### Job
Pull out all lines from the listing below in which the word "joints" appears.

### Collected data

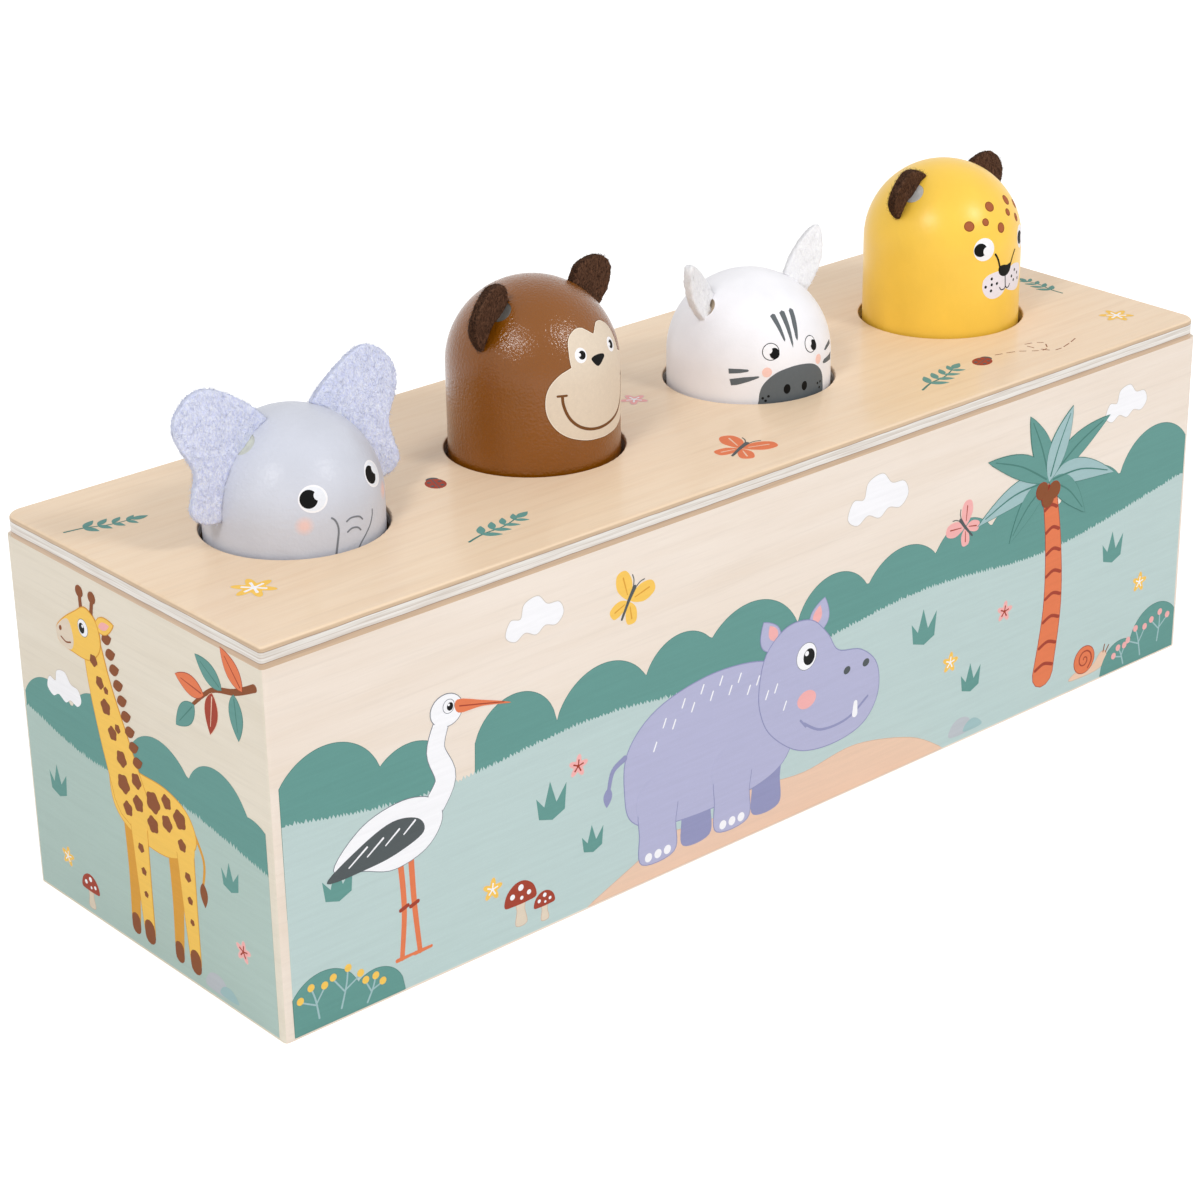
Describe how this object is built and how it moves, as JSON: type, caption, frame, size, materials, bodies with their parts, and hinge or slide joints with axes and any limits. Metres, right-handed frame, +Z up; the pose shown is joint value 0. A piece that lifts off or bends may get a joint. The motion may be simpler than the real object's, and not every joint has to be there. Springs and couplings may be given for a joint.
{
  "type": "pop up animal toy",
  "caption": "Wooden toy box with turned animal pegs in a row; pressing a raised animal down tips a hidden rocker and pops its neighbour up.",
  "frame": {"origin": "middle of the case's underside", "axes": "+X along the row of animals from elephant to leopard, -Y the way the animals look, +Z up"},
  "size_m": [0.3, 0.1, 0.1386],
  "materials": {
    "top_ply": "sanded plywood, clear matt lacquer, grain along the case",
    "printed_wall": "pale wood with a printed scene, matt",
    "plain_ply": "bare plywood",
    "block_wood": "bare sawn wood",
    "dowel_wood": "bare beech dowel",
    "screw_steel": "zinc plated",
    "elephant_paint": "turned wood, satin grey paint",
    "monkey_paint": "turned wood, glossy brown paint",
    "zebra_paint": "turned wood, satin white paint",
    "leopard_paint": "turned wood, satin yellow paint",
    "lavender_felt": "felt",
    "dark_felt": "felt",
    "white_felt": "felt"
  },
  "bodies": {
    "case": {"top_panel": "top_ply", "front_wall": "printed_wall", "back_wall": "printed_wall", "left_end_wall": "printed_wall", "right_end_wall": "printed_wall", "bottom_panel": "plain_ply", "bottom_screws": "screw_steel", "front_left_corner_block": "block_wood", "front_right_corner_block": "block_wood", "back_left_corner_block": "block_wood", "back_right_corner_block": "block_wood", "left_front_bearing_block": "block_wood", "left_back_bearing_block": "block_wood", "right_front_bearing_block": "block_wood", "right_back_bearing_block": "block_wood"},
    "elephant": {"elephant_head": "elephant_paint", "elephant_stem": "dowel_wood", "elephant_cross_pin": "dowel_wood", "elephant_left_ear": "lavender_felt", "elephant_right_ear": "lavender_felt"},
    "monkey": {"monkey_head": "monkey_paint", "monkey_stem": "dowel_wood", "monkey_cross_pin": "dowel_wood", "monkey_left_ear": "dark_felt", "monkey_right_ear": "dark_felt"},
    "zebra": {"zebra_head": "zebra_paint", "zebra_stem": "dowel_wood", "zebra_cross_pin": "dowel_wood", "zebra_left_ear": "white_felt", "zebra_right_ear": "white_felt"},
    "leopard": {"leopard_head": "leopard_paint", "leopard_stem": "dowel_wood", "leopard_cross_pin": "dowel_wood", "leopard_left_ear": "dark_felt", "leopard_right_ear": "dark_felt"},
    "left_rocker": {"left_rocker_arm": "plain_ply", "left_axle_dowel": "dowel_wood"},
    "right_rocker": {"right_rocker_arm": "plain_ply", "right_axle_dowel": "dowel_wood"}
  },
  "joints": [
    {"name": "elephant_slide", "type": "slide", "parent": "case", "child": "elephant", "axis": [0, 0, 1], "range_m": [0, 0.014]},
    {"name": "monkey_slide", "type": "slide", "parent": "case", "child": "monkey", "axis": [0, 0, 1], "range_m": [-0.014, 0]},
    {"name": "left_rocker_tip", "type": "hinge", "parent": "case", "child": "left_rocker", "pos_m": [-0.07, 0, 0.052], "axis": [0, 1, 0], "range_deg": [0, 22.62]},
    {"name": "zebra_slide", "type": "slide", "parent": "case", "child": "zebra", "axis": [0, 0, 1], "range_m": [0, 0.014]},
    {"name": "leopard_slide", "type": "slide", "parent": "case", "child": "leopard", "axis": [0, 0, 1], "range_m": [-0.014, 0]},
    {"name": "right_rocker_tip", "type": "hinge", "parent": "case", "child": "right_rocker", "pos_m": [0.07, 0, 0.052], "axis": [0, 1, 0], "range_deg": [0, 22.62]}
  ],
  "couplings": [
    {"joint": "monkey_slide", "follows": "elephant_slide", "ratio": -1},
    {"joint": "left_rocker_tip", "follows": "elephant_slide", "rad_per_m": 28.199},
    {"joint": "leopard_slide", "follows": "zebra_slide", "ratio": -1},
    {"joint": "right_rocker_tip", "follows": "zebra_slide", "rad_per_m": 28.199}
  ]
}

### Exercise output
Describe how this object is built and how it moves, as JSON: type, caption, frame, size, materials, bodies with their parts, and hinge or slide joints with axes and any limits. Metres, right-handed frame, +Z up; the pose shown is joint value 0. A piece that lifts off or bends may get a joint. The motion may be simpler than the real object's, and not every joint has to be there. Springs and couplings may be given for a joint.
  "joints": [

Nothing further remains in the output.